Welcome.  What’s a staffie?


----------



## marques (Sep 3, 2018)

Welcome!


----------



## wooden man (Sep 3, 2018)

Steve said:


> Welcome.  What’s a staffie?



Cheers Steve !

 Sorry, staffie is an abbreviation of Staffordshire bull terrier. They sometimes get a bad name but mine have always been  affectionate and very loyal
family dogs that love children.


----------



## Martial D (Sep 3, 2018)

wooden man said:


> Cheers Steve !
> 
> Sorry, staffie is an abbreviation of Staffordshire bull terrier. They sometimes get a bad name but mine have always been  affectionate and very loyal
> family dogs that love children.


That's what everyone says about their dog though, right up until it eats someone's face.

Ya, I'm a cat guy


----------



## Buka (Sep 3, 2018)

Welcome to Martial Talk, Wooden Man.

Staffie's have been part of my life for a long time.

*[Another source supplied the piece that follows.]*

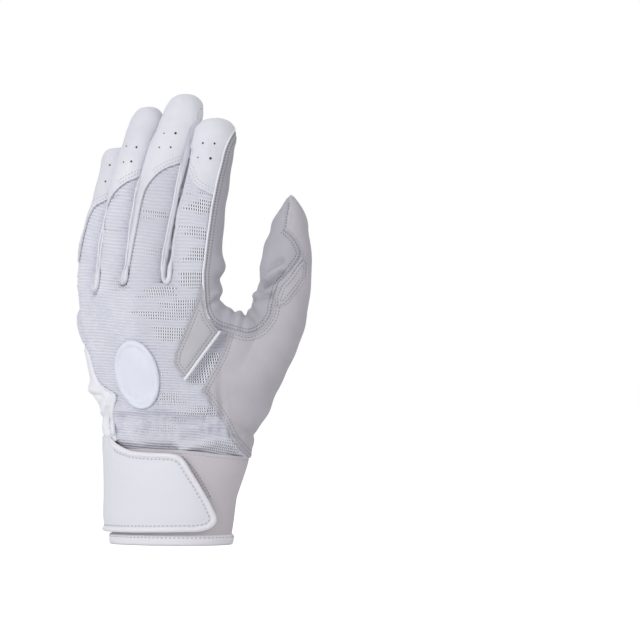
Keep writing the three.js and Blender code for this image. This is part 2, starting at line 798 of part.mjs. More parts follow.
const badgeLayer = form(seatGap + badgeThickness).subtract(form(seatGap));
const badgeField = form(seatGap + 2 * badgeThickness).subtract(form(seatGap + badgeThickness - badgeRimHeight));
pieces.back_badge = badgeLayer
  .intersect(prism(badgeOutline(0)))
  .intersect(seamBlock(-1))
  .subtract(badgeField.intersect(prism(badgeOutline(badgeRim))));

// Elastic tape inside the back of the wrist
const elasticEnds = elasticShares.map((share) => share * palmWidth);
const elasticZone = slab(elasticHeight, elasticHeight + elasticWidth, ...elasticEnds);
const elasticOffset = -leatherThickness - seatGap;
pieces.wrist_elastic = form(elasticOffset)
  .subtract(form(elasticOffset - elasticThickness))
  .intersect(elasticZone)
  .intersect(seamBlock(-1));

// Sectors of the cuff, between two angles counted from the thumb's side towards the back
function cuffSector(from, to) {
  const centre = new THREE.Vector3(cuffCentreShares[0] * cuffWidth, cuffCentreShares[1] * cuffDepth, 0);
  const ringAt = (z) => {
    const ring = [new THREE.Vector3(centre.x, centre.y, z)];
    for (let step = 0; step <= sectorSteps; step += 1) {
      const out = direction(THREE.MathUtils.lerp(from, to, step / sectorSteps)).multiplyScalar(farReach);
      ring.push(new THREE.Vector3(centre.x + out.x, centre.y + out.y, z));
    }
    return ring.reverse();
  };
  return loft([ringAt(-overrun), ringAt(cuffHeight + overrun)]);
}

const cuffPlaced = (shares) => placed(shares, cuffWidth, cuffHeight);
const bandOutline = cuffPlaced([...cuffTopShares, ...cuffLowShares]);
const bandInner = cuffSolid(-bandThickness, overrun);
const slitSector = cuffSector(slitStart, slitEnd);
const bandShape = cuffSolid(0).subtract(bandInner).intersect(prism(bandOutline)).subtract(slitSector);
const hemCut = slab(-overrun, hemWrap + seamGap);
pieces.cuff_band = bandShape.subtract(hemCut);
const bandPocket = cuffSolid(seamGap, overrun)
  .subtract(cuffSolid(-bandThickness - seamGap, overrun))
  .subtract(slab(-overrun, hemWrap));
pieces.cuff_hem = cuffSolid(seamGap + hemWrap)
  .subtract(cuffSolid(-bandThickness - seamGap - hemWrap, overrun))
  .intersect(slab(0, hemHeight))
  .subtract(bandPocket)
  .subtract(slitSector);

// Closure tab: loop field on the band, hook field above it, then the tab and its binding
const loopTop = seatGap + patchThickness;
const hookTop = loopTop + seatGap + patchThickness;
const tabLow = hookTop + seatGap;
const backSector = cuffSector(0, slitStart);
const tabSector = cuffSector(0, hingeAngle);
const rootSector = cuffSector(rootStart, rootAngle);

function cuffLayer(low, high) {
  return cuffSolid(high, overrun).subtract(cuffSolid(low, 2 * overrun));
}

const tabOutline = smoothed(cuffPlaced(tabShares), 1);
const tabInset = grown(tabOutline, -bindingWidth - seamGap);
const bindingInset = grown(tabOutline, -bindingWidth);
pieces.loop_patch = cuffLayer(seatGap, loopTop).intersect(prism(cuffPlaced(loopShares))).intersect(backSector);
pieces.hook_patch = cuffLayer(loopTop + seatGap, hookTop)
  .intersect(prism(cuffPlaced(hookShares)))
  .intersect(backSector);
pieces.closure_tab = cuffLayer(tabLow, tabLow + tabThickness).intersect(prism(tabInset)).intersect(tabSector);
pieces.tab_binding = cuffLayer(tabLow, tabLow + bindingThickness)
  .intersect(prism(tabOutline).subtract(prism(bindingInset)))
  .intersect(tabSector);
pieces.tab_root = cuffLayer(seatGap, tabLow + tabThickness)
  .intersect(prism(cuffPlaced(rootShares)))
  .intersect(rootSector);

// Colours and finishes
const finishes = {
  knit: { color: 0xe1e2ec, roughness: 0.85 },
  leather: { color: 0xb9b8be, roughness: 0.6 },
  smooth: { color: 0xeeeef4, roughness: 0.5 },
  piping: { color: 0xf2f2f6, roughness: 0.5 },
  band: { color: 0xcfcdd4, roughness: 0.8 },
  moulded: { color: 0xe4eaf4, roughness: 0.35 },
  tape: { color: 0xd8d8de, roughness: 0.9 },
};
const finishOf = {
  back_knit: 'knit',
  index_gusset: 'leather',
  thumb_wrap: 'leather',
  palm_leather: 'leather',
  thumb_front: 'leather',
  thumb_patch: 'leather',
  palm_heel_patch: 'leather',
  back_strap: 'leather',
  side_piping: 'piping',
  strap_piping: 'piping',
  back_badge: 'moulded',
  cuff_band: 'band',
  wrist_elastic: 'tape',
  hook_patch: 'tape',
  loop_patch: 'tape',
};

const glove = new THREE.Group();
for (const [name, solid] of Object.entries(pieces)) {
  const finish = finishes[finishOf[name] ?? 'smooth'];
  const mesh = new THREE.Mesh(geometryOf(solid), new THREE.MeshStandardMaterial({ ...finish, metalness: 0 }));
  mesh.name = name;
  glove.add(mesh);
}
glove.rotation.z = handTurn;

// The middle of the glove's box stands over the origin
const bounds = new THREE.Box3().setFromObject(glove, true);
const middle = bounds.getCenter(new THREE.Vector3());
glove.position.set(-middle.x, -middle.y, -bounds.min.z);

export default glove;
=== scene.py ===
import math
import bpy
import numpy as np
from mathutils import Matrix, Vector
from mathutils.bvhtree import BVHTree


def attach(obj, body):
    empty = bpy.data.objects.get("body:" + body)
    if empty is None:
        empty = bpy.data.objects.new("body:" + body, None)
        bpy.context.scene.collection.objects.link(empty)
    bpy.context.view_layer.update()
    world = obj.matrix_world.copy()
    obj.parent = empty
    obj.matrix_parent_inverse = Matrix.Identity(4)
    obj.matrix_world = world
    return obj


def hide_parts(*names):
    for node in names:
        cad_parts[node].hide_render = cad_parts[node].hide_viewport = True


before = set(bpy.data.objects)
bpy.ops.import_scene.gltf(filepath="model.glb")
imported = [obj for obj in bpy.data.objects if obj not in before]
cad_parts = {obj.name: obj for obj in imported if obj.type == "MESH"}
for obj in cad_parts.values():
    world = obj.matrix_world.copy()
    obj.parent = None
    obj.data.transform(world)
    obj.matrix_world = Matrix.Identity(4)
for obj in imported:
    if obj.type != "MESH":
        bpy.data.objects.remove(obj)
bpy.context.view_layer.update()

# The glove is shaped as the viewer sees its back: x to the right, y away, z up, all in millimetres.
# toFrame then turns it square to the hand and into metres.
placing = {"turn": math.radians(20), "shiftX": -10.641, "shiftY": -1.397, "photoScale": 0.534,
           "photoX": 168, "photoZ": 544}
turning = (math.cos(placing["turn"]), math.sin(placing["turn"]))
gloveLength, palmWidth, palmDepth = 240.0, 84.0, 30.0
knuckleZ = 0.583 * gloveLength


def toFrame(points):
    c, s = turning
    x, y, z = np.asarray(points, float).T
    return np.column_stack([x * c - y * s + placing["shiftX"], x * s + y * c + placing["shiftY"], z]) / 1000


def fromPhoto(pixels):
    px = np.asarray(pixels, float)
    across, down = px[:, 0] - placing["photoX"], placing["photoZ"] - px[:, 1]
    return np.column_stack([across, down]) * placing["photoScale"]


def shares(points, width=palmWidth, height=gloveLength):
    return np.asarray(points, float) * [width, height]


def ease(t):
    t = np.clip(t, 0, 1)
    return t * t * (3 - 2 * t)


def ramp(value, low, high):
    return ease((value - low) / (high - low))


def curved(rows, steps):
    rows = np.asarray(rows, float)
    p = np.vstack([2 * rows[0] - rows[1], rows, 2 * rows[-1] - rows[-2]])
    out = []
    for i in range(1, len(p) - 2):
        for t in np.arange(steps) / steps:
            out.append(0.5 * (2 * p[i] + (p[i + 1] - p[i - 1]) * t
                              + (2 * p[i - 1] - 5 * p[i] + 4 * p[i + 1] - p[i + 2]) * t ** 2
                              + (3 * p[i] - p[i - 1] - 3 * p[i + 1] + p[i + 2]) * t ** 3))
    out.append(p[-2])
    return np.array(out)


def traced(pixels, steps=4):
    return curved(fromPhoto(pixels), steps)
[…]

Dogless right now but that will change. Actually going to downsize to a Staffie Bull come the winter.


----------



## Steve (Sep 3, 2018)

wooden man said:


> Cheers Steve !
> 
> Sorry, staffie is an abbreviation of Staffordshire bull terrier. They sometimes get a bad name but mine have always been  affectionate and very loyal
> family dogs that love children.


Ah yeah . the bull terrier do get a bad rap, but mostly I think due to poor owners .


----------



## wooden man (Sep 3, 2018)

Steve said:


> Ah yeah . the bull terrier do get a bad rap, but mostly I think due to poor owners .

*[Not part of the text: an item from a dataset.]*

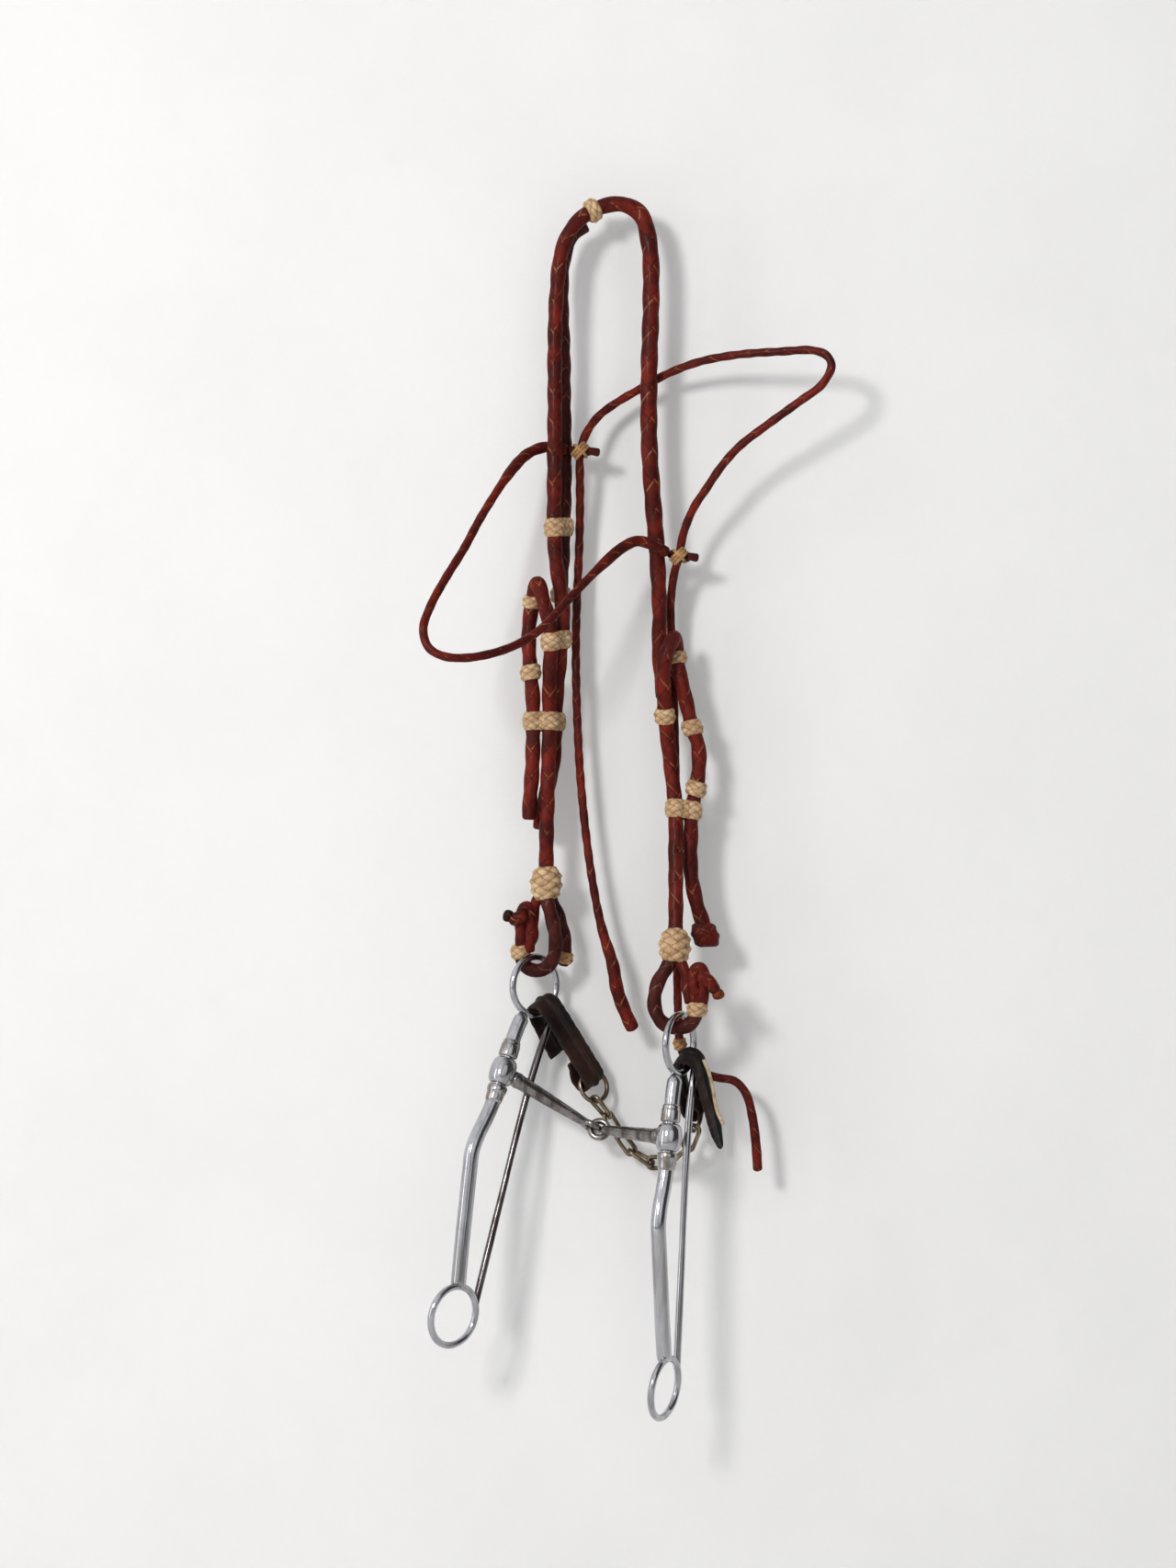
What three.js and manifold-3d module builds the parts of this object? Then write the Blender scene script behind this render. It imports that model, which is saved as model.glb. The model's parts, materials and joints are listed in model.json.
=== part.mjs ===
// A braided leather headstall holding a jointed curb bit, hung up by its crown.
// Millimetres. +X is to the right, +Y away from the front, +Z up.
// The origin is the point under the crown's arch where a nail or hook carries it.
import * as THREE from 'three';
import { ConvexGeometry } from 'three/addons/geometries/ConvexGeometry.js';
import { mergeVertices } from 'three/addons/utils/BufferGeometryUtils.js';
import Module from 'manifold-3d';

const wasm = await Module();
wasm.setup();

// ---------- driving dimensions ----------

const ROPE = 4.2; // radius of the braided crown and cheeks
const LINING = 4.0; // radius of the second crown strand and of the bit loops
const CORD = 2.4; // radius of the browband and the throatlatch
const BUTTON_CORD = 3.2; // radius of the strands that make the bit loop buttons
const LACE = 1.0; // radius of the rawhide lace
const TOUCH = 0.35; // gap left between pieces that touch
const SNUG = 0.65; // gap round a bending strand in a knot that grips it
const SLIDE = 0.7; // gap round the strands in a keeper that slides

const KNOT_WALL = 1.5; // how far a rawhide knot stands out from its strand
const KNOT_HEIGHT = 7.5;
const KEEPER_HEIGHT = 11;
const BUTTON_HEIGHT = 17;
const BUTTON_WALL = 4.4;

const WIRE = 1.9; // radius of the bit's ring wire and guard rod
const CHEEK_RING = 15.8; // middle radius of the headstall ring
const REIN_RING = 16.0; // middle radius of the rein ring
const TUBE = 4.1; // radius of the shank tube and of the stem the bar turns on
const COLLAR = 5.7; // outer radius of the collars above and below the bar
const BARREL = 7.6; // outer radius of the bar's sleeve

const EYE = 4.8; // middle radius of the eyes at the joint of the mouthpiece
const EYE_WIRE = 1.7;

const STRAP_WIDTH = 13;
const STRAP = 2.2; // thickness of the curb strap
const RING_FOLD = 5.2; // inner radius of the strap's fold round the headstall ring
const CURB_FOLD = 3.8; // inner radius of its fold round the curb ring
const CURB_RING = 8.6;
const CURB_WIRE = 1.2;
const LINK_BEND = 3.4; // middle radius of a chain link's round ends
const LINK_WIRE = 1.1;

// ---------- materials ----------

const plain = (color, roughness, metalness = 0) => (
  new THREE.MeshStandardMaterial({ color, roughness, metalness })
);
const leather = () => plain(0x6e2b22, 0.55);
const rawhide = () => plain(0xc8a573, 0.7);
const strapLeather = () => plain(0x2b1a15, 0.6);
const steel = () => plain(0x9a9a98, 0.3, 1);
const chainSteel = () => plain(0x8c7a5e, 0.4, 1);

// ---------- shape helpers ----------

const model = new THREE.Group();
const vec = (p) => new THREE.Vector3(...p);

function add(name, geometry, material, group = model) {
  const mesh = new THREE.Mesh(geometry, material);
  mesh.name = name;
  group.add(mesh);
  return mesh;
}

// A manifold solid from a closed three.js geometry, and back again.
function toSolid(geometry) {
  const bare = geometry.clone();
  bare.deleteAttribute('normal');
  bare.deleteAttribute('uv');
  const merged = mergeVertices(bare, 1e-3);
  return new wasm.Manifold(new wasm.Mesh({
    numProp: 3,
    vertProperties: new Float32Array(merged.attributes.position.array),
    triVerts: new Uint32Array(merged.index.array),
  }));
}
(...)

Sad but true, some idiots want one to confer some sort of hard man image.Others are well meaning but unsuitable owners who can't be bothered to give the dogs enough early training or proper regular exercise.


----------



## gucia6 (Sep 3, 2018)

Hi there


----------



## dvcochran (Sep 3, 2018)

wooden man said:


> Just checking in, signed up after a brief lurk to see what's up ☺!
> My interests are mainly CMA related with background in kickboxing,gong Fu (WC as name suggests, amongst others) and taiji (Chen).
> 50 something dad of three, carpenter,Staffie owner,70's kid, old skater fella.


Hello and welcome!


----------